Johanna Day has worked with Nottage twice. A veteran of the Broadway "Sweat" who plays the title character in "Floyd's," Day said, "She's such an interesting, beautiful creature to me. She seems very grounded and still. She tells great stories, and I love the way she giggles."

As near as Nottage can remember it, her first glimmer of "Floyd's" was the main character, a shape-shifting, mysterious restaurant owner: "I started to think of Floyd as this person that, every time you want to move forward, will remind you of your flaws."

Contrasting Floyd is Montrellous, played by John Earl Jelks, another "Sweat" veteran.

"Lynn has written this guy who basically comes in with the idea, 'I can't change the past, but I can do everything in my power to make a better future,' " said Jelks, who sees his character as kind of a "Zen master."

He's also a master of hoagies. Nottage's script conjures many flavor combinations, including peanut butter and jelly with nutmeg and cinnamon and a lobster roll with caramelized fennel.

"Montrellous is trying to teach these very frustrated young people, all of whom do not see any options in their lives, to look at what is in front of them and see something beautiful," Nottage said. "He's constantly saying that it's not about the ingredients, but the way they are assembled. He says, 'Where my hand leads may not be where your hand takes you. It's the intangible grace of flavors and aromas that tell your story.' "

The characters in "Floyd's" make so many sandwiches that Whoriskey warned the prop shop that the show would be "particularly hard" on them because of the need for a constant stream of menu items to be assembled every night on stage.

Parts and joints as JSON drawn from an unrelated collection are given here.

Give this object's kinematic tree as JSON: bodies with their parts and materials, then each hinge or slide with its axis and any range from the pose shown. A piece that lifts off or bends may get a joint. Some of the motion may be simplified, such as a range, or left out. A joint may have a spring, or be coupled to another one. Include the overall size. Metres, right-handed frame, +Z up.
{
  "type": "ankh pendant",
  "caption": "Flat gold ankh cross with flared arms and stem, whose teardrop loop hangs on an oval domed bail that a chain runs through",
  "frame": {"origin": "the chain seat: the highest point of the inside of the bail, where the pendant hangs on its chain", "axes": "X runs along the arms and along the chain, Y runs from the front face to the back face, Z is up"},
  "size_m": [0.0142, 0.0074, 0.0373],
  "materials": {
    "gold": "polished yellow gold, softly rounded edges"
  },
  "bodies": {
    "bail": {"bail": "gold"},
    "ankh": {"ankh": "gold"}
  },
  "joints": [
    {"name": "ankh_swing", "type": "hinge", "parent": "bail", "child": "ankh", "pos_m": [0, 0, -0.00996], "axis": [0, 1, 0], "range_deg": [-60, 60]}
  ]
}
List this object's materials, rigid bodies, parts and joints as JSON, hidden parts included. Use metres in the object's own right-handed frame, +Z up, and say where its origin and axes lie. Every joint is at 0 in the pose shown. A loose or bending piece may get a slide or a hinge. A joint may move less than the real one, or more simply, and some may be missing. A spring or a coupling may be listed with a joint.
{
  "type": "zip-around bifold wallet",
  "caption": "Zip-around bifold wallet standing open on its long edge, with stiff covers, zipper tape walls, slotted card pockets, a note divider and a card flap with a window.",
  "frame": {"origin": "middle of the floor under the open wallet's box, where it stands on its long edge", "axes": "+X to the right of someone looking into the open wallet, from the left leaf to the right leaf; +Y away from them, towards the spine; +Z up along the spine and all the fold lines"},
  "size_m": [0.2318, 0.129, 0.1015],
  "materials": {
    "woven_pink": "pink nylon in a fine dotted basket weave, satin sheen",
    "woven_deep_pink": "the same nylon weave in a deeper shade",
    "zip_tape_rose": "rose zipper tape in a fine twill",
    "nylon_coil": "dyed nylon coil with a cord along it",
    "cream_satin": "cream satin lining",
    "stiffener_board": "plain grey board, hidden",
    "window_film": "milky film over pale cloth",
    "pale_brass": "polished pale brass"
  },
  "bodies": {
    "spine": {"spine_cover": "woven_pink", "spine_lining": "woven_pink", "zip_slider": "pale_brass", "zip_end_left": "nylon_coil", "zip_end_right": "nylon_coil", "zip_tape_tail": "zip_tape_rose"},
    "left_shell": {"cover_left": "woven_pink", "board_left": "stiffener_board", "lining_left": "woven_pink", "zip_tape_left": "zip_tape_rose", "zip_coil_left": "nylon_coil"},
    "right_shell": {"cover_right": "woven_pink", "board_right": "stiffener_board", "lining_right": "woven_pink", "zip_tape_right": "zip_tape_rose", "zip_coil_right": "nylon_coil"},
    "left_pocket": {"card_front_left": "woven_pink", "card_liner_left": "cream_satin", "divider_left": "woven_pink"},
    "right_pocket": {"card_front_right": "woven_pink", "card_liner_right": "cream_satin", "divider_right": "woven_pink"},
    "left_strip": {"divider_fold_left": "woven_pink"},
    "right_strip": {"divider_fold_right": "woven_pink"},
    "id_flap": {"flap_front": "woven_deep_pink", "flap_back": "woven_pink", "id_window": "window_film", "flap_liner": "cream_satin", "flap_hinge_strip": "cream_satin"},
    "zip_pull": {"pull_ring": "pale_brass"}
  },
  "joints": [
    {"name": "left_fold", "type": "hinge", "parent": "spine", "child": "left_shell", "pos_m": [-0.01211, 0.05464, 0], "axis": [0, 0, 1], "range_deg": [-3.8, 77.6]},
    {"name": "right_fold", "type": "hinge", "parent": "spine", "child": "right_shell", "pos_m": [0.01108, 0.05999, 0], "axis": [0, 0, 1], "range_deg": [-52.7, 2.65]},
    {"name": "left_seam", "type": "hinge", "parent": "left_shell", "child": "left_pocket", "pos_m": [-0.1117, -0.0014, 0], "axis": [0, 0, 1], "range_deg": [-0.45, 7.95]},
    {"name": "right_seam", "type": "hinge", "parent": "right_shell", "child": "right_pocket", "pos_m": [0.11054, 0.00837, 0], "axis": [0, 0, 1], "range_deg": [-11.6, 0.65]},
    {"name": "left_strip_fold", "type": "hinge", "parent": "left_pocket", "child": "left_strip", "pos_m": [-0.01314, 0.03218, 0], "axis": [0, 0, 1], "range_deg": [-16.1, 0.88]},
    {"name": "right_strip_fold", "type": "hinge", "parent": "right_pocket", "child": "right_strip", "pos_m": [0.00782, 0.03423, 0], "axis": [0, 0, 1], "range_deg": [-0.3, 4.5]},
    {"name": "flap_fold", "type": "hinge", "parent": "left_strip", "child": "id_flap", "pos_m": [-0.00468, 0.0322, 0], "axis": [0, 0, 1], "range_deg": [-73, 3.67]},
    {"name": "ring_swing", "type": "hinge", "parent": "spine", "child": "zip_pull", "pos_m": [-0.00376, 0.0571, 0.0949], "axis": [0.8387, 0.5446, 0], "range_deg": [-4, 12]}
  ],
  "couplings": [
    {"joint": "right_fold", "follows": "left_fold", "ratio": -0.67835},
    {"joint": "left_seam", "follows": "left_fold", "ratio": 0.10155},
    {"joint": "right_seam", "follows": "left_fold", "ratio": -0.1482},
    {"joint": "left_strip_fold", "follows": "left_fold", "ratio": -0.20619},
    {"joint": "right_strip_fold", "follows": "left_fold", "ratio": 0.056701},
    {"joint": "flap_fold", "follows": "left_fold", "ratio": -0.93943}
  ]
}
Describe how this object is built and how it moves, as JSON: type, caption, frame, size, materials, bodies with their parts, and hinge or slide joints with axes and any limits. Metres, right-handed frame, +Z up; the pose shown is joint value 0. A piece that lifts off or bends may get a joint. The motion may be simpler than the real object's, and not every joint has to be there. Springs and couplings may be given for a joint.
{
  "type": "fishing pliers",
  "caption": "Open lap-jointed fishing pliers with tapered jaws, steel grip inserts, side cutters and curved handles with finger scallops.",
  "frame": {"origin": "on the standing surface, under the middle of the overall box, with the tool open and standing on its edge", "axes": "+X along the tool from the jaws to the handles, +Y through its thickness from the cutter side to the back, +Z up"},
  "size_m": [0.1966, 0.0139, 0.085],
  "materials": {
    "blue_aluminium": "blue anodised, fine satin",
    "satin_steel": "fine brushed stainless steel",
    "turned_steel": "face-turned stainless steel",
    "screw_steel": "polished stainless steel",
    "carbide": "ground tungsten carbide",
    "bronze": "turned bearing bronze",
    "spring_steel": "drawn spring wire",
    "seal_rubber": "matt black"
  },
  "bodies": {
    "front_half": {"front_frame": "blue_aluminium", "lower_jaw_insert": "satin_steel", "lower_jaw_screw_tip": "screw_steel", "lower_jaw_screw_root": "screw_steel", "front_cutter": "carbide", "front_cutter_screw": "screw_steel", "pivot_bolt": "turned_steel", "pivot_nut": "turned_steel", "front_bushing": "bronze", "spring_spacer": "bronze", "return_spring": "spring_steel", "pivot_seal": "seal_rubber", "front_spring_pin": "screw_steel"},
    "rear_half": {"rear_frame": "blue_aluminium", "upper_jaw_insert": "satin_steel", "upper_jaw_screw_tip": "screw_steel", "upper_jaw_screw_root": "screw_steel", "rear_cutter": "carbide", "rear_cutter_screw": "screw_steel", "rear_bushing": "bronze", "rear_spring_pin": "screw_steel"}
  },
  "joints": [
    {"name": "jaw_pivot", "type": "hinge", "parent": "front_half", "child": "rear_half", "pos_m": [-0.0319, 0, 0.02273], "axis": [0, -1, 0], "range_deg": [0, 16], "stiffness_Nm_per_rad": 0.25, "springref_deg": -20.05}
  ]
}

The characters also talk about sandwiches a lot, but what they're really talking about is mindfulness.

"The entire play is about using the imagination to escape your circumstances," Nottage said.

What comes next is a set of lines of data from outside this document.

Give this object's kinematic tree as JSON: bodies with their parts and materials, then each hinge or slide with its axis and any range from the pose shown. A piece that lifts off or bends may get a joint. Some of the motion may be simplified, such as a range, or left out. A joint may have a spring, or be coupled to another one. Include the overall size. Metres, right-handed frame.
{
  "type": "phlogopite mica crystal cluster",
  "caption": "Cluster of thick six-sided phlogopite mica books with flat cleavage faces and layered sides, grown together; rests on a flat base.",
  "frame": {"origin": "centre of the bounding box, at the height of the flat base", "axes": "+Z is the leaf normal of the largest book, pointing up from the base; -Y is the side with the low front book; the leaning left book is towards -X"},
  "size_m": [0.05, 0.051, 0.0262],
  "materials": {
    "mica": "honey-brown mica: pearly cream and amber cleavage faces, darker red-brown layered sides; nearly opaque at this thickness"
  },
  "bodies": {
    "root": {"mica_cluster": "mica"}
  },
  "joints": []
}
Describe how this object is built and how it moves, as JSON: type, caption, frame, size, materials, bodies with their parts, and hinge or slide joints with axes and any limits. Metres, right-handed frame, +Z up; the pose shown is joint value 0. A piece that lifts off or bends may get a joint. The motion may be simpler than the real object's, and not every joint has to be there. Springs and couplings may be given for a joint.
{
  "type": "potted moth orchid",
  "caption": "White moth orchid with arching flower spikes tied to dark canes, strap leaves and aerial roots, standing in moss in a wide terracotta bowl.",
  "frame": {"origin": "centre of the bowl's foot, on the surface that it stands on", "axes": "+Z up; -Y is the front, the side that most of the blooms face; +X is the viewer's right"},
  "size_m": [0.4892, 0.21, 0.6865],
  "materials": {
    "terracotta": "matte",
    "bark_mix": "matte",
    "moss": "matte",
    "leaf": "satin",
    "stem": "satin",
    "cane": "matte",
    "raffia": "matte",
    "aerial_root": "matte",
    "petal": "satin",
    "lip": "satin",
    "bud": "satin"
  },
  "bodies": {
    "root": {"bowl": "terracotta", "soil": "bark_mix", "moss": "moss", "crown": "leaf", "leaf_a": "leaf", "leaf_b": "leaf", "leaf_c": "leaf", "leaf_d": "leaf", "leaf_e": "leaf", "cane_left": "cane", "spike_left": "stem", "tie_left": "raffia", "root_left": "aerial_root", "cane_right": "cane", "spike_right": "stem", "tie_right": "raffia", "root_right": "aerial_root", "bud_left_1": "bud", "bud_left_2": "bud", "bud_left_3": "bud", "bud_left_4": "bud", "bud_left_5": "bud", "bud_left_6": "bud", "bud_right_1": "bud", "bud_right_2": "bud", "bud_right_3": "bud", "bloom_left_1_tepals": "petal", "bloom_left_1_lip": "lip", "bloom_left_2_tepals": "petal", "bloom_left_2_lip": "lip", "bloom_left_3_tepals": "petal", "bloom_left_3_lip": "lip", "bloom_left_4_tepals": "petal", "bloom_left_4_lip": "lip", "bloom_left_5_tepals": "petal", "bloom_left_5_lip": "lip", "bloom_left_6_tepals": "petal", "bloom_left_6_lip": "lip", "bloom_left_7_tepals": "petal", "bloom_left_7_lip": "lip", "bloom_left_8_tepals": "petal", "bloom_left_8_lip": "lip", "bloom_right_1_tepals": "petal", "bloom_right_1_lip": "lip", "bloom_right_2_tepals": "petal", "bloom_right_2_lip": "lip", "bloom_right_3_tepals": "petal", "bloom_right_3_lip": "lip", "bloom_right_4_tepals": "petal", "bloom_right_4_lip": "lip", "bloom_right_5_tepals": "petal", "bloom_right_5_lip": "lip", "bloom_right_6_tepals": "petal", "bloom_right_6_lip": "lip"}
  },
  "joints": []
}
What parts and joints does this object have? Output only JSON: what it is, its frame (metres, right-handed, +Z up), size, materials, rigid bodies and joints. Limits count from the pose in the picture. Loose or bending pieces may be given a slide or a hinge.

The playwright, who has been shaping "Floyd's" all month at the Guthrie, looks for innovation on stage, as well as in sandwiches.

"I'm not really interested in a director who is going to give me an absolute replica of what I've written. I want someone who will expand that vision and surprise me, give me something I can't anticipate. There's nothing more disappointing than to get that straightforward production that makes you think, 'You know what? I could have done that,' " said Nottage. "Kate has this really strong visual sensibility, and I know she'll take me someplace my imagination might not."

Whoriskey says a big part of making that happen in a new work is listening: to the writer, the script, the actors. And maybe to the sizzle of bacon?

"There is something really interesting to me about a play about a sandwich," Whoriskey said. "I've never seen that before."

'We don't know this audience'

Both Whoriskey and Nottage are jazzed to debut "Floyd's" in a city that is new to them.

"We don't know this audience, so they're not in my head or Kate's head when she is putting it on stage. We're just making the work we want to make," said the playwright.

Nottage — whose other current projects include the libretto for an opera of her "Intimate Apparel" for Lincoln Center Theater next year, the book for the Broadway-bound Michael Jackson show "Don't Stop 'Til You Get Enough" and the book for the musical "The Secret Life of Bees," which is targeted for Broadway — said racing to finish "Bees" reinforced the Zen of developing new work.

"We realized we are not going to get to exactly where we wanted to go, but we have to be content with where we are," Nottage said. "The maturity is in understanding, as scary as this idea is, that this may not be the final iteration of the play but it is where we are at the moment."

It's a concept Nottage has seen in action since at least graduate school at Yale, where she worked as a dresser on the initial staging of August Wilson's classic "The Piano Lesson." Nottage said half of the audience left before the end of the first performance, which lasted for 4 ½ hours.

"But one luxury Wilson had was there were these regional theaters that loved him and permitted him to take a journey with his plays, to hone them and find what they wanted to say. So, by the time 'Piano Lesson' got to Broadway, it was in this beautiful shape," Nottage said.

Audiences won't be at "Floyd's" anywhere near 4 ½ hours. It's a lean, no-intermission show of about 95 minutes. Which means audiences may leave hungry, thinking about the show's sandwiches. If they're like Jelks, they may even ponder the ways assembling a delicious sandwich is not unlike putting together a great play.

"I think sandwiches are about imagination," he said. "What chances are you going to take? What flavors are you going to go after, to defy expectations and elevate your sandwich? What can you combine to make your sandwich magical and delicious?"

In "Floyd's," Montrellous and his colleagues are asked to crank out basic grilled sandwiches with white bread and American cheese, but they scheme about creating the sort of snazzier fare served at All Square. Which is to say that — like Nottage, like most of us — they dream of taking the things they have and turning them into something amazing.